When a bucket is treeified, the bin head is replaced by a TreeBin node, which acts as the root of a balanced Red-Black Tree. To coordinate concurrent reads and writes on the tree without blocking, TreeBin maintains an internal lockState field:

  • WRITER = 1: Set when a thread is writing to or restructuring the tree (holding a write lock).
  • WAITER = 2: Set when a thread is waiting to acquire the write lock.
  • READER = 4: Used as a unit of increment/decrement to track active reader threads.

1. Reader Counter Tracking Mechanics

When a thread calls find(h, k) on a TreeBin:

  • Acquisition: It checks if there are active writers or waiters ((lockState & (WAITER|WRITER)) != 0). If the tree is stable, the thread attempts to increment the reader count by READER using CAS:
    U.compareAndSetInt(this, LOCKSTATE, s, s + READER)
    
    If successful, it traverses the Red-Black Tree using findTreeNode(h, k).
  • Release: Once the read is complete, the thread decrements the reader count in the finally block using an atomic add:
    U.getAndAddInt(this, LOCKSTATE, -READER)
    
    If this thread was the last reader and a writer thread is waiting (lockState becomes WAITER), it calls LockSupport.unpark(waiter) to wake up the waiting writer.
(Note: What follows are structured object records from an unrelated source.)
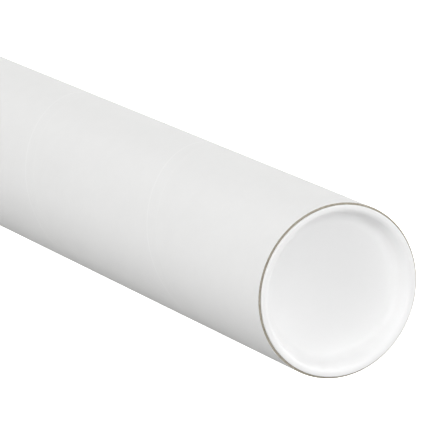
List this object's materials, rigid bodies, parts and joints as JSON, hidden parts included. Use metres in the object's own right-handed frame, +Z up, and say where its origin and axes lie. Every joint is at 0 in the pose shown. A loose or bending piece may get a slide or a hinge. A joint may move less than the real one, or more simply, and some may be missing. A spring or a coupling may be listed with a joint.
{
  "type": "cardboard mailing tube",
  "caption": "Long round white mailing tube of spiral-wound card, closed at each end by a push-in plastic cap, for posting rolled sheets.",
  "frame": {"origin": "centre of the lower cap's lip, on the ground that the tube stands on", "axes": "+Z up the tube's axis, from the lower cap to the upper cap; X and Y across it"},
  "size_m": [0.0797, 0.0798, 0.6124],
  "materials": {
    "tube_card": "matte",
    "cap_plastic": "satin"
  },
  "bodies": {
    "tube": {"tube": "tube_card"},
    "upper_cap": {"upper_cap": "cap_plastic"},
    "lower_cap": {"lower_cap": "cap_plastic"}
  },
  "joints": [
    {"name": "upper_cap_pull", "type": "slide", "parent": "tube", "child": "upper_cap", "axis": [0, 0, 1], "range_m": [0, 0.12]},
    {"name": "lower_cap_pull", "type": "slide", "parent": "tube", "child": "lower_cap", "axis": [0, 0, -1], "range_m": [0, 0.12]}
  ]
}
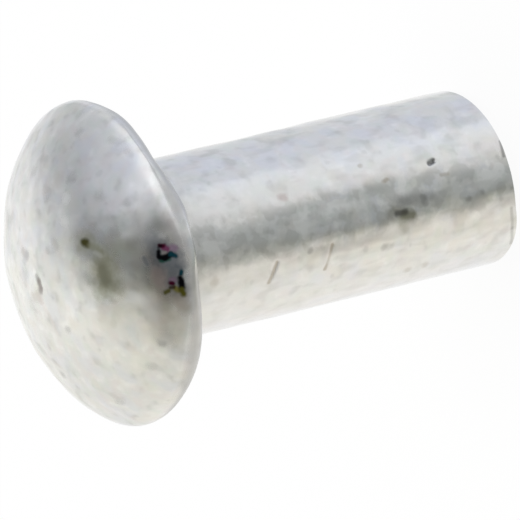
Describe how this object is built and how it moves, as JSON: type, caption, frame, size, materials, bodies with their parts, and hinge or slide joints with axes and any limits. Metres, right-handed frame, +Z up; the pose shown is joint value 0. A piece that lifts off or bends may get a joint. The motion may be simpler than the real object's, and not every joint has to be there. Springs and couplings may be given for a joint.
{
  "type": "round head rivet",
  "caption": "Solid aluminium rivet with a domed round head and a plain cylindrical shank, set by upsetting its tail.",
  "frame": {"origin": "centre of the sheared tail face, on which the rivet stands", "axes": "+Z up the shank's axis towards the crown of the head; X and Y are free, the solid is turned about Z"},
  "size_m": [0.0072, 0.0072, 0.0113],
  "materials": {
    "aluminium": "tumbled satin, as headed, with light handling marks"
  },
  "bodies": {
    "root": {"rivet": "aluminium"}
  },
  "joints": []
}
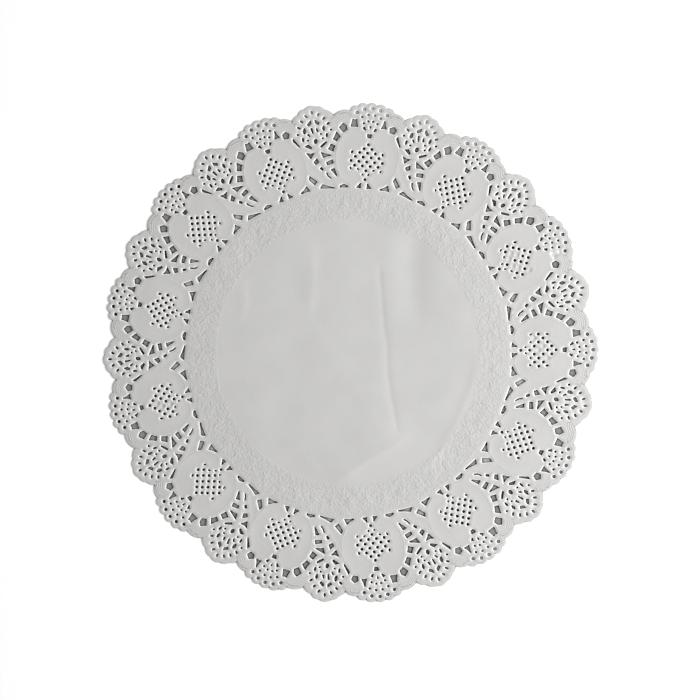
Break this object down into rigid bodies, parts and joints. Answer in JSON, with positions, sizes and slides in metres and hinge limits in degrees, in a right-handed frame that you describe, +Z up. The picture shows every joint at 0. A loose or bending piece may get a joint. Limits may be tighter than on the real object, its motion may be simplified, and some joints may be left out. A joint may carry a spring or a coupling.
{
  "type": "round paper doily",
  "caption": "Round white paper doily: a thin flat sheet with a plain middle, an embossed flower band and a punched lace border of hearts, fans and cones with a scalloped edge.",
  "frame": {"origin": "middle of the underside, where the plain centre lies on the table", "axes": "+Z up, out of the face side, +Y along the middle line of one heart motif, +X to its right seen from above"},
  "size_m": [0.2649, 0.2662, 0.002],
  "materials": {
    "paper": "matte uncoated white paper, finely embossed"
  },
  "bodies": {
    "root": {"doily_sheet": "paper"}
  },
  "joints": []
}
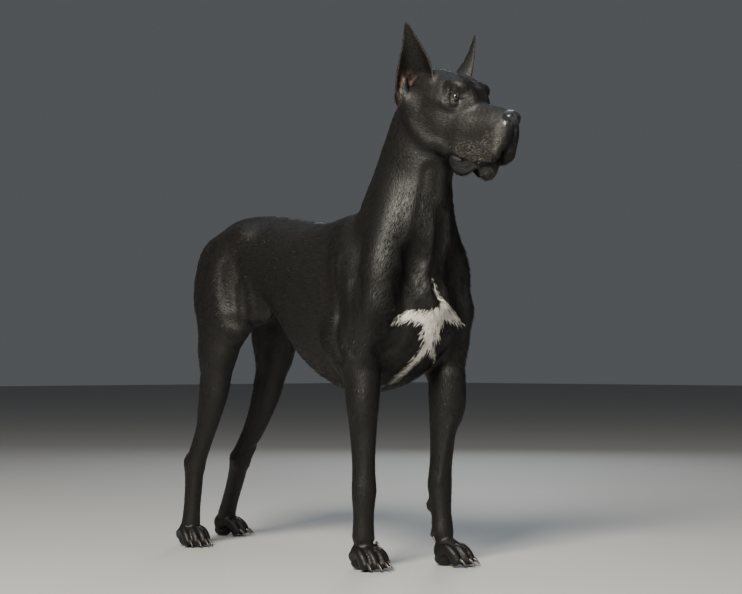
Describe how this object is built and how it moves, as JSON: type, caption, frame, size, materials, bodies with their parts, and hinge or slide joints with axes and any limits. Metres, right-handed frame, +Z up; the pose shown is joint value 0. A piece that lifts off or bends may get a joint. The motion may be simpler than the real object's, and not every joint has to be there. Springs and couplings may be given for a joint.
{
  "type": "life-size great dane model",
  "caption": "Standing black great dane with cropped, upright ears and a white mark on the chest, as a still, life-size museum model",
  "frame": {"origin": "on the floor, under the middle of the model's bounding box", "axes": "+X forward, the way the dog faces; +Y to the dog's left; +Z up"},
  "size_m": [1.1986, 0.356, 1.2166],
  "materials": {
    "flesh": "short, glossy black coat over skin",
    "eye": "wet brown eye",
    "claw": "dark horn, slightly worn"
  },
  "bodies": {
    "root": {"ear_left": "flesh", "ear_right": "flesh", "eye_left": "eye", "eye_right": "eye", "head": "flesh", "left_fore_claw_1": "claw", "left_fore_claw_2": "claw", "left_fore_claw_3": "claw", "left_fore_claw_4": "claw", "left_fore_leg": "flesh", "left_fore_paw": "flesh", "left_hind_claw_1": "claw", "left_hind_claw_2": "claw", "left_hind_claw_3": "claw", "left_hind_claw_4": "claw", "left_hind_leg": "flesh", "left_hind_paw": "flesh", "lower_jaw": "flesh", "neck": "flesh", "right_fore_claw_1": "claw", "right_fore_claw_2": "claw", "right_fore_claw_3": "claw", "right_fore_claw_4": "claw", "right_fore_leg": "flesh", "right_fore_paw": "flesh", "right_hind_claw_1": "claw", "right_hind_claw_2": "claw", "right_hind_claw_3": "claw", "right_hind_claw_4": "claw", "right_hind_leg": "flesh", "right_hind_paw": "flesh", "tail": "flesh", "torso": "flesh"}
  },
  "joints": []
}
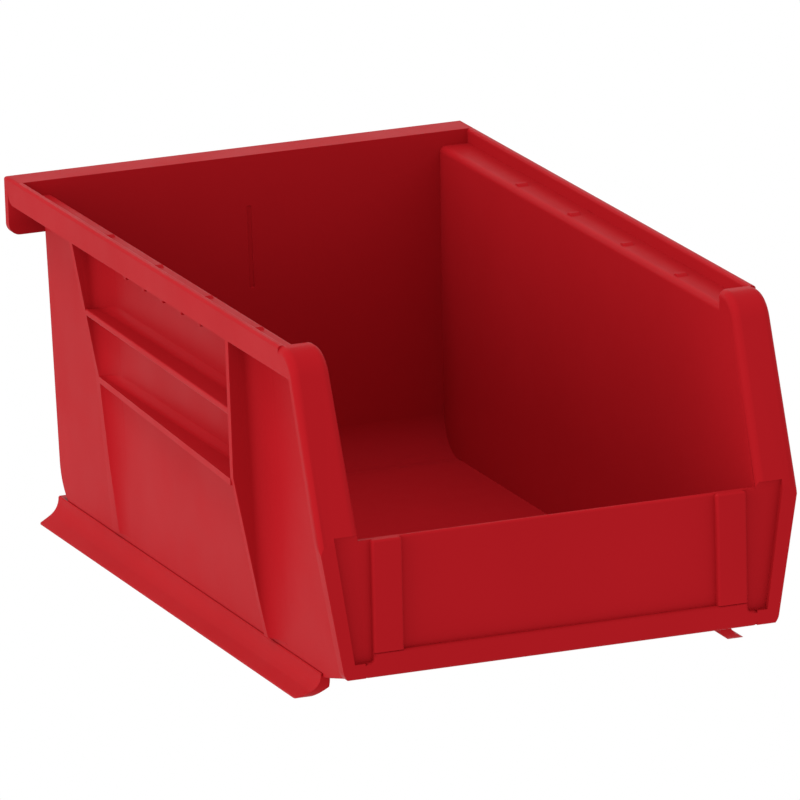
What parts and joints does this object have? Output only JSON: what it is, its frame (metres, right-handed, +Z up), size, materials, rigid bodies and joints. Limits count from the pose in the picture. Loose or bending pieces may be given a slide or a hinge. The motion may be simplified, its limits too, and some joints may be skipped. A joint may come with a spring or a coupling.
{
  "type": "stackable storage bin",
  "caption": "Open-front moulded plastic parts bin that stacks on ledges inside its rim and hangs on a louvred panel by a full-width lip at the back.",
  "frame": {"origin": "centre of the footprint, on the plane the runner soles stand on", "axes": "+Z up; the hopper opening at the front faces -Y and the hanger at the back faces +Y"},
  "size_m": [0.1048, 0.1872, 0.0762],
  "materials": {
    "polypropylene": "semi-gloss moulded red polypropylene"
  },
  "bodies": {
    "root": {"back_wall": "polypropylene", "back_wall_head": "polypropylene", "floor_panel": "polypropylene", "front_wall": "polypropylene", "hanger_lip": "polypropylene", "hanger_shelf": "polypropylene", "heel_curve": "polypropylene", "label_panel": "polypropylene", "label_sill": "polypropylene", "left_front_flange": "polypropylene", "left_front_rib": "polypropylene", "left_label_post": "polypropylene", "left_ledge_end_wall": "polypropylene", "left_ledge_stop_1": "polypropylene", "left_ledge_stop_2": "polypropylene", "left_ledge_stop_3": "polypropylene", "left_ledge_stop_4": "polypropylene", "left_lower_grip_rib": "polypropylene", "left_rear_rib": "polypropylene", "left_rim_band": "polypropylene", "left_rim_gusset_1": "polypropylene", "left_rim_gusset_2": "polypropylene", "left_rim_gusset_3": "polypropylene", "left_rim_gusset_4": "polypropylene", "left_rim_gusset_5": "polypropylene", "left_runner": "polypropylene", "left_side_wall": "polypropylene", "left_stacking_ledge": "polypropylene", "left_upper_grip_rib": "polypropylene", "right_front_flange": "polypropylene", "right_front_rib": "polypropylene", "right_label_post": "polypropylene", "right_ledge_end_wall": "polypropylene", "right_ledge_stop_1": "polypropylene", "right_ledge_stop_2": "polypropylene", "right_ledge_stop_3": "polypropylene", "right_ledge_stop_4": "polypropylene", "right_lower_grip_rib": "polypropylene", "right_rear_rib": "polypropylene", "right_rim_band": "polypropylene", "right_rim_gusset_1": "polypropylene", "right_rim_gusset_2": "polypropylene", "right_rim_gusset_3": "polypropylene", "right_rim_gusset_4": "polypropylene", "right_rim_gusset_5": "polypropylene", "right_runner": "polypropylene", "right_side_wall": "polypropylene", "right_stacking_ledge": "polypropylene", "right_upper_grip_rib": "polypropylene", "toe_ramp": "polypropylene"}
  },
  "joints": []
}
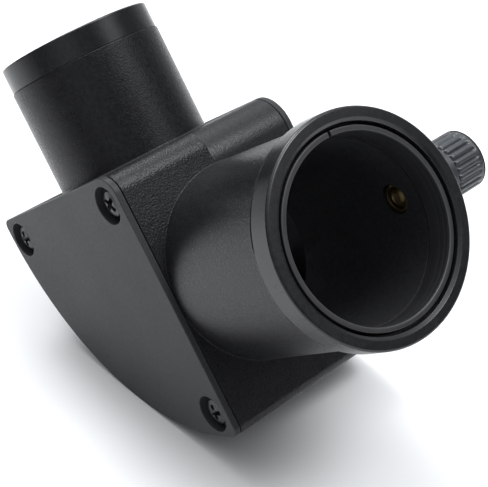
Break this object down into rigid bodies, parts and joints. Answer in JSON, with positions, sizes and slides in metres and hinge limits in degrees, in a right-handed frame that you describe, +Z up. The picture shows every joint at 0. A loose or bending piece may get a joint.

2. Rationale for Thread-Safe Concurrent Reads

This atomic increment and decrement of the reader count does not cause problems or bottlenecks in concurrent multiple reads:

  • No Mutual Reader Blockage: Since READER is represented by bit-fields above WRITER and WAITER (value 4, or 0b100), multiple reader threads can increment the lock state concurrently without interfering with each other. If five threads read at the same time, lockState simply becomes 20 (5 * READER). They all traverse the tree in parallel.
  • Optimistic CAS Loop: The acquisition uses a CAS spin-loop. If multiple threads attempt to increment lockState concurrently, the ones that fail the CAS will simply loop, read the updated state, and retry immediately. Since read registration is a simple, fast register update, spin contention is extremely short-lived.
  • Atomic Release: The release phase uses U.getAndAddInt, which translates to a hardware-level atomic instruction (such as LOCK XADD on x86). This instruction never fails and is guaranteed by the hardware to update the count thread-safely without locks.
  • Zero-Blocking Fallback (Singly-Linked List Traversal): If a reader thread detects that a writer is active or waiting ((lockState & (WAITER|WRITER)) != 0), or if it repeatedly fails to acquire the read lock due to extreme contention, it does not block or spin. Instead, it immediately bypasses the tree structure and traverses the bin using the sequential singly-linked list (next pointers) maintained by the TreeNode instances. This fallback guarantees that reader threads never block under any circumstance, preserving the non-blocking read contract of ConcurrentHashMap.

2.5 The Single-Writer Constraint and the Waiter Field

A key observation of the TreeBin class is that the waiter field is a single volatile Thread reference, rather than a queue or list of waiting threads. This implies that at most one thread can ever be waiting to acquire the tree write lock at any given time.

This design is correct because of a fundamental architectural constraint in ConcurrentHashMap: the Single-Writer Constraint.

1. Rationale for a Single Waiter

Although ConcurrentHashMap allows lock-free reads, all write operations (such as insertion, deletion, and treeification) are serialized at the bin level using monitor synchronization.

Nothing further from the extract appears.